● EXERCISE GOAL: Transcribe word for word only the span whose first line is the one with "const box = new" and whose last line is the one with "# stay where"; both of those lines belong to it.

* Start *

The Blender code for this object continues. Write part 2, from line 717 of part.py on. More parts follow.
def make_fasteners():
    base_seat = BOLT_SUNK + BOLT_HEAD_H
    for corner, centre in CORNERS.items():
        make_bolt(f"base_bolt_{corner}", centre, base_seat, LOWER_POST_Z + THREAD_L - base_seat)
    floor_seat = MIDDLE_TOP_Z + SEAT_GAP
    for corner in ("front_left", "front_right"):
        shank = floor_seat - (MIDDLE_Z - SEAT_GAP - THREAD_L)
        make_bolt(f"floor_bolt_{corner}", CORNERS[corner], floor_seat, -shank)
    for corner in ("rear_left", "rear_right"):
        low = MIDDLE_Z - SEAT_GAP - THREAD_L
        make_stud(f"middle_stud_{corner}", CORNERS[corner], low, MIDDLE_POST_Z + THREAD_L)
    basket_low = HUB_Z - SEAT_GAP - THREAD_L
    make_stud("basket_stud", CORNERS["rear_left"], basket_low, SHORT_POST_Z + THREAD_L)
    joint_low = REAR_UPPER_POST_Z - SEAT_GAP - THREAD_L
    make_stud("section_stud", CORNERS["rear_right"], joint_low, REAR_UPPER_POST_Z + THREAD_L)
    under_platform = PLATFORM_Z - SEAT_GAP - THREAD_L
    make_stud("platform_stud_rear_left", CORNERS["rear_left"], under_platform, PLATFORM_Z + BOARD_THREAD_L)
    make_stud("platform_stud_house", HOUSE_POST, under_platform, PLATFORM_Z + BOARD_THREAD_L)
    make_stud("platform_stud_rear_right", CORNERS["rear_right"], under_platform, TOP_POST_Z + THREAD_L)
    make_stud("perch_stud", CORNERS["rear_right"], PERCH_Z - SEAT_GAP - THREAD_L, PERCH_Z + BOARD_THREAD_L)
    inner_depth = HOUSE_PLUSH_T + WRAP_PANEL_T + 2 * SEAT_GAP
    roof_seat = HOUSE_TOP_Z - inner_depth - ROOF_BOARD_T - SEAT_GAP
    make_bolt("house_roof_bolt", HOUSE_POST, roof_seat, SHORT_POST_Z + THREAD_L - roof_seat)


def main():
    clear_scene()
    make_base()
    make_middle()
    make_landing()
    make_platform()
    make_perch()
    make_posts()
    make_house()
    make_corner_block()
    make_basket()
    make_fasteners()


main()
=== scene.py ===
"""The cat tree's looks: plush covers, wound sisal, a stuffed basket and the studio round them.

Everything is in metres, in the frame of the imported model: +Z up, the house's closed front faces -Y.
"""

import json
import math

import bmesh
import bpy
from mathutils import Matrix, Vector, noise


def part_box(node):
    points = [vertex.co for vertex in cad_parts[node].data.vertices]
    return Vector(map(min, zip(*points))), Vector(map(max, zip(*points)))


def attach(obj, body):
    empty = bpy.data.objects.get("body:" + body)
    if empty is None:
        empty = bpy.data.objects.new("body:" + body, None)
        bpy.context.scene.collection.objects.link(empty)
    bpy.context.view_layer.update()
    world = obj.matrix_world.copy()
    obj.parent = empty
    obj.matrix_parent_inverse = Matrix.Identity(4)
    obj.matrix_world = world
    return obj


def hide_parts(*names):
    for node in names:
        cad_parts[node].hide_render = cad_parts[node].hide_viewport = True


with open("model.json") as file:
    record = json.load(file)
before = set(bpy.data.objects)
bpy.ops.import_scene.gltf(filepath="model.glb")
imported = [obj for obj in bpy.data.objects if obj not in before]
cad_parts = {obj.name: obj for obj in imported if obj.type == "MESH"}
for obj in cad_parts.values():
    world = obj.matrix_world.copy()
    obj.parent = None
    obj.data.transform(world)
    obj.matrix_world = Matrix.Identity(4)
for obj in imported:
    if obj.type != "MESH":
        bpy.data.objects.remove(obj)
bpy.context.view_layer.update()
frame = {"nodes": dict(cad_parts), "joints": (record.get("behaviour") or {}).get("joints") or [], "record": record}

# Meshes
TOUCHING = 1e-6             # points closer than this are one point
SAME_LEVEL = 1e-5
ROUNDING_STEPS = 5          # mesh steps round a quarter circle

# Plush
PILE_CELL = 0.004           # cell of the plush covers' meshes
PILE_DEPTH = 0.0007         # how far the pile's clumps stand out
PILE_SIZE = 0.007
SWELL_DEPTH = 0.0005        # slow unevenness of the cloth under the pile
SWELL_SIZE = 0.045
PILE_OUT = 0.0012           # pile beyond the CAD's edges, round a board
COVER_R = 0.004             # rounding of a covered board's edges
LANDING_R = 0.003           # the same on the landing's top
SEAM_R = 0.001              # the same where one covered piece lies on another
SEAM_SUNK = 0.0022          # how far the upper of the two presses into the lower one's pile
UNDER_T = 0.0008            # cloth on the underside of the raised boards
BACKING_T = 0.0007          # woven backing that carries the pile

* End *
* Start *

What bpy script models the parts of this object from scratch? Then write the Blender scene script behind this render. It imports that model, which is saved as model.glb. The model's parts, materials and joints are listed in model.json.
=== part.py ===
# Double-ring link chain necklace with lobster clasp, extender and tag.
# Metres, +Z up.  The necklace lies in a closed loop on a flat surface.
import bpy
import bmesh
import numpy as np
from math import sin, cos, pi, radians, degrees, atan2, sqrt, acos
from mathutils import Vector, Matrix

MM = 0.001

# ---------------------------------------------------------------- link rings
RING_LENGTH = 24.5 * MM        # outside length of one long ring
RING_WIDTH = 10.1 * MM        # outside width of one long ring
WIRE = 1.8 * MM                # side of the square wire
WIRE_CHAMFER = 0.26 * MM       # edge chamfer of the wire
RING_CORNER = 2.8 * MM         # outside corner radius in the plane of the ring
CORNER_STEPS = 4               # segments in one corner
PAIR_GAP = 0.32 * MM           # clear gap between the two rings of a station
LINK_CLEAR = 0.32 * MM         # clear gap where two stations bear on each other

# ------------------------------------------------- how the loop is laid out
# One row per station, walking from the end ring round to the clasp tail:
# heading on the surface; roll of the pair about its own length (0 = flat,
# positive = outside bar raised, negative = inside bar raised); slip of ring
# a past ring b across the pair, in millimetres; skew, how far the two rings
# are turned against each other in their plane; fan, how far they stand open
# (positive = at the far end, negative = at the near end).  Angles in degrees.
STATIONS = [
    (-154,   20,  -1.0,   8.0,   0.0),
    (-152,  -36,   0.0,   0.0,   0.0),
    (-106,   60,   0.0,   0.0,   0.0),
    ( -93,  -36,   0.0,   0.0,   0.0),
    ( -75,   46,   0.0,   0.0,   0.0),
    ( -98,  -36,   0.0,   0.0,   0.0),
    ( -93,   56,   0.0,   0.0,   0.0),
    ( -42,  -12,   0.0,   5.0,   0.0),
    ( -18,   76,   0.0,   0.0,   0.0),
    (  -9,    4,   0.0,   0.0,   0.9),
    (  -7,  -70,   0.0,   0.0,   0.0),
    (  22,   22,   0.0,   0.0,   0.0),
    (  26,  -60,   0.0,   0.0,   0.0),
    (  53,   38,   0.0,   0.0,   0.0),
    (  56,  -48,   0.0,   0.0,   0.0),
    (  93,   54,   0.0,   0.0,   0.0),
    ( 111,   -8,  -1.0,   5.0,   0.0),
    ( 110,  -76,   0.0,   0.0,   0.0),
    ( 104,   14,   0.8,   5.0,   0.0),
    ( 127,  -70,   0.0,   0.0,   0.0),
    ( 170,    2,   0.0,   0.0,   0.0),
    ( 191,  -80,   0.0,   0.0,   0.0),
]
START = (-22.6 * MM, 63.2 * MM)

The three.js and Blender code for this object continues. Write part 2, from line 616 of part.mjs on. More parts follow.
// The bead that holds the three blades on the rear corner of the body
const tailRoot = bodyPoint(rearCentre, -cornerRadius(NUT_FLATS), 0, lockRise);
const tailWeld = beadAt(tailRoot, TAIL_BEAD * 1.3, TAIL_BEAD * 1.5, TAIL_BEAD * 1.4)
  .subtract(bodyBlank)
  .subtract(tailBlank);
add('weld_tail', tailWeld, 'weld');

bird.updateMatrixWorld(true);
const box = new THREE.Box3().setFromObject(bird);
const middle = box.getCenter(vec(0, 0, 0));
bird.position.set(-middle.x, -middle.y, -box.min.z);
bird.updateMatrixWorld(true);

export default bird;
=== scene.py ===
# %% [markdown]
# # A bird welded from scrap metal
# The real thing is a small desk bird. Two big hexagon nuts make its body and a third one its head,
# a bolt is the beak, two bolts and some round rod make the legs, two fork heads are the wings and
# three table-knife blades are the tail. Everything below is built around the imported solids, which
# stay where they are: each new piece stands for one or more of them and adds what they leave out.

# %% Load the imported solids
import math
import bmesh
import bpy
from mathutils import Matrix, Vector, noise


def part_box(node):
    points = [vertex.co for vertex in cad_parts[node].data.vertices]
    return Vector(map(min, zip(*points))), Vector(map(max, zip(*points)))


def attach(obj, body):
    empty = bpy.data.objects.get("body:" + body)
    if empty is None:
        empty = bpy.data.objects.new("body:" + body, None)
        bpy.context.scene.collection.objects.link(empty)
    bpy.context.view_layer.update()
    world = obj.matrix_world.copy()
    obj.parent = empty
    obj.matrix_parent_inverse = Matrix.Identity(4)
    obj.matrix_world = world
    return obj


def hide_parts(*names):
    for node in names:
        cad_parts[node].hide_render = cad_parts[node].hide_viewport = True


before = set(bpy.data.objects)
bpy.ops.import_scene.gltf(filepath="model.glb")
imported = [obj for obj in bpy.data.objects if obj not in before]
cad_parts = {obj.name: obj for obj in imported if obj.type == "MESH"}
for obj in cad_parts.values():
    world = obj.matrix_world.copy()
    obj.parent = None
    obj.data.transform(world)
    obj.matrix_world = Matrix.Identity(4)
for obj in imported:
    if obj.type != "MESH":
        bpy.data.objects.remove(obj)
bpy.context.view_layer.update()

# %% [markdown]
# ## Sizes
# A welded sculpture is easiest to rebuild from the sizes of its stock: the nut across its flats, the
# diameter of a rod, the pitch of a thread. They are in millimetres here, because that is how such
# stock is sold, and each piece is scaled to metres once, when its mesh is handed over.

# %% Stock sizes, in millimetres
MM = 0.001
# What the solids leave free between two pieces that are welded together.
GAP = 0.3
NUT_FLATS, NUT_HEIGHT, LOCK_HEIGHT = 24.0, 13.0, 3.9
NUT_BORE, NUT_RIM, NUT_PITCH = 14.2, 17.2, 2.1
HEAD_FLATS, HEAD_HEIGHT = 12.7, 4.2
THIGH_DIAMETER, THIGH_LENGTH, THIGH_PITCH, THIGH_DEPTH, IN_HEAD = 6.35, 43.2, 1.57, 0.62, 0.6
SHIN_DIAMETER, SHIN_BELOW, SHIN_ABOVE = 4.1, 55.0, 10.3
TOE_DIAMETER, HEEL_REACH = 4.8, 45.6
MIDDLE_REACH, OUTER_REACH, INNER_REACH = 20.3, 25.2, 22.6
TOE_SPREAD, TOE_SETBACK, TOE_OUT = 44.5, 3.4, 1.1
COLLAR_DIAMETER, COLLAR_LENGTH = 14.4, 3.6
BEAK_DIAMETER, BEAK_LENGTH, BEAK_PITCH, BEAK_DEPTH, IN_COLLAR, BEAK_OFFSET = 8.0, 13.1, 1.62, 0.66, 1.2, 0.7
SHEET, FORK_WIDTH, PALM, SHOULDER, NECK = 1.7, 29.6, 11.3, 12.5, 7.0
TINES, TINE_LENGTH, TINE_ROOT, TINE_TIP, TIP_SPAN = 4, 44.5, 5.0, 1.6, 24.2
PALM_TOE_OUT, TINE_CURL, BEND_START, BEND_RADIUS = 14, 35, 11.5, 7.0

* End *

● EXERCISE RESPONSE:
const box = new THREE.Box3().setFromObject(bird);
const middle = box.getCenter(vec(0, 0, 0));
bird.position.set(-middle.x, -middle.y, -box.min.z);
bird.updateMatrixWorld(true);

export default bird;
=== scene.py ===
# %% [markdown]
# # A bird welded from scrap metal
# The real thing is a small desk bird. Two big hexagon nuts make its body and a third one its head,
# a bolt is the beak, two bolts and some round rod make the legs, two fork heads are the wings and
# three table-knife blades are the tail. Everything below is built around the imported solids, which
# stay where they are: each new piece stands for one or more of them and adds what they leave out.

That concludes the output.